– Кажется, я знаю, кто нужен, – пробурчал дотоле молчавший
нищий с бельмом на глазу. – Живут тут неподалеку, через два дома,
пятеро, среди них баба. А вчерась к ним еще один гость
пожаловал. Наши бы их с удовольствием пощекотали, да приказ
даден: ни в коем разе не трогать.
– Кем даден? – спросил Лигрель.
– Э, мил человек, о таких вещах здесь говорить не принято.
Большой человек приказал. Кто знает, тот поймет.

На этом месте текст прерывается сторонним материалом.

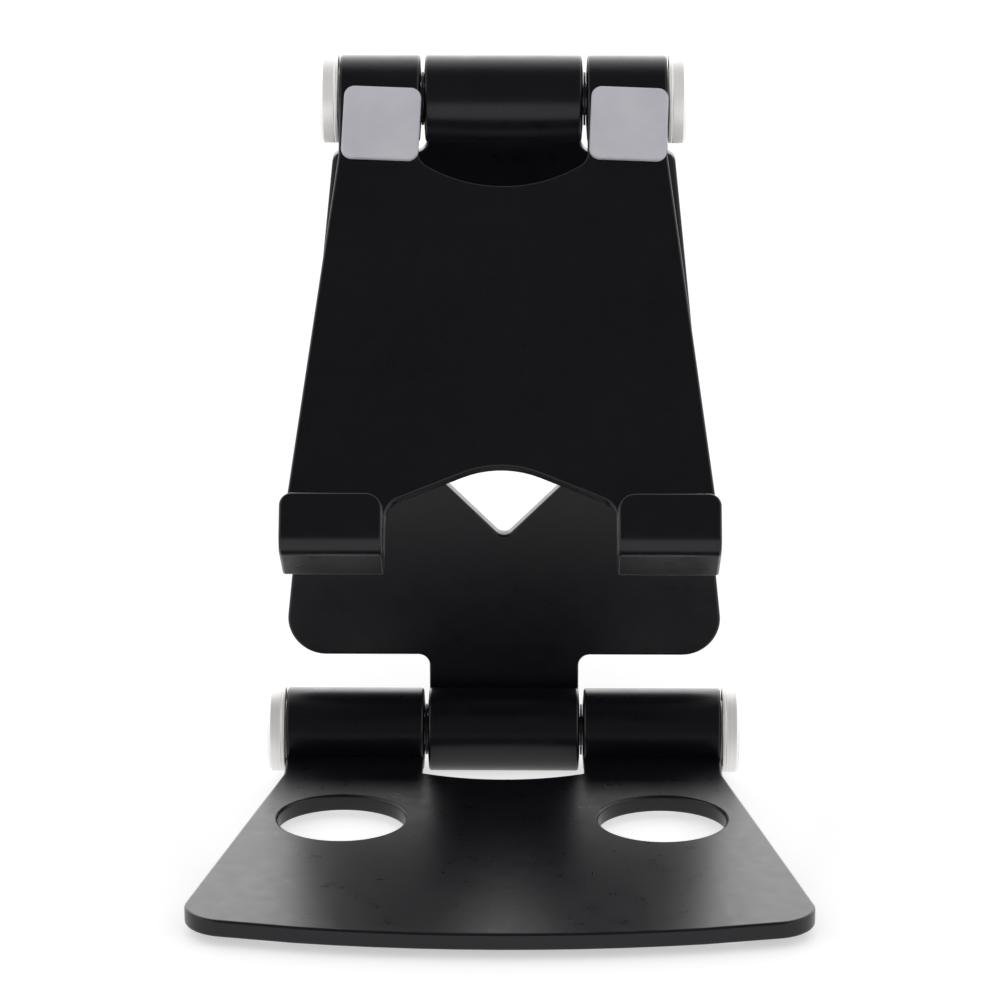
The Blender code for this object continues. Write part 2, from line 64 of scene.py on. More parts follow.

Тут его все
слушаются, – пояснил нищий.
– Значит, через два дома, – прервал я. – Покажете где?
– Гони еще медяк, покажу, – вызвался он.
– Получай. – Я высыпал в приготовленную горсть деньги.
Сменив хозяина, они жалобно звякнули, будто сетуя на
жизнь.
Нищий тщательно пересчитал мелочь, потом раздал улов между
остальными попрошайками, отсыпав, правда, львиную долю себе в
карман.
– Только будьте осторожней, – предупредил он. – Там люди
сурьезные, шутковать не будут. Чиркнут ножом по шее, и голова в
кустах окажется.
– Мы тоже не лыком шиты, – откликнулся я. – Веди!
Нищий, покряхтывая, привстал с котомки и побрел неторопливыми
шажками. Мы дышали ему в затылок. Сердце тревожно заныло. Я
вроде бы не склонен к авантюризму, однако сейчас добровольно
лез головой в петлю. Скажи об этом кто раньше – рассмеялся бы
прямо в лицо, честное слово! Наверное, виной всему моя
ответственность. Я с ранних лет привык взваливать на себя
кучу обязанностей, это даже выработалось в дурацкую привычку.
Впрочем, чего зря сетовать. Сделанного не воротишь. Раз
вызвался спасать мир, не жалуйся – никто за язык не тянул, не
упрашивал, награды не обещал.
В голову лезла разная ерунда. Вспоминалось детство, проведенное
почти на таких же полуразрушенных улицах, но даже в самый
лютый мороз они казались гораздо теплее стен сиротского
приюта, в который меня определили практически сразу после
рождения. Редкий день обходился без того, чтобы кто-то из
детей не получил порцию розог или не провел несколько часов, стоя
коленями на сухом горохе. С тех пор я возненавидел казенные
костюмчики серо-мышиного цвета, полные издевки глаза
воспитателей, срывавших на нас плохое настроение, и баланду,
похожую на тюремную похлебку, разве что порой в ней по большим
праздникам плавали маленькие кусочки мяса.
Попрошайка остановился. Впалые щеки болезненно задергались.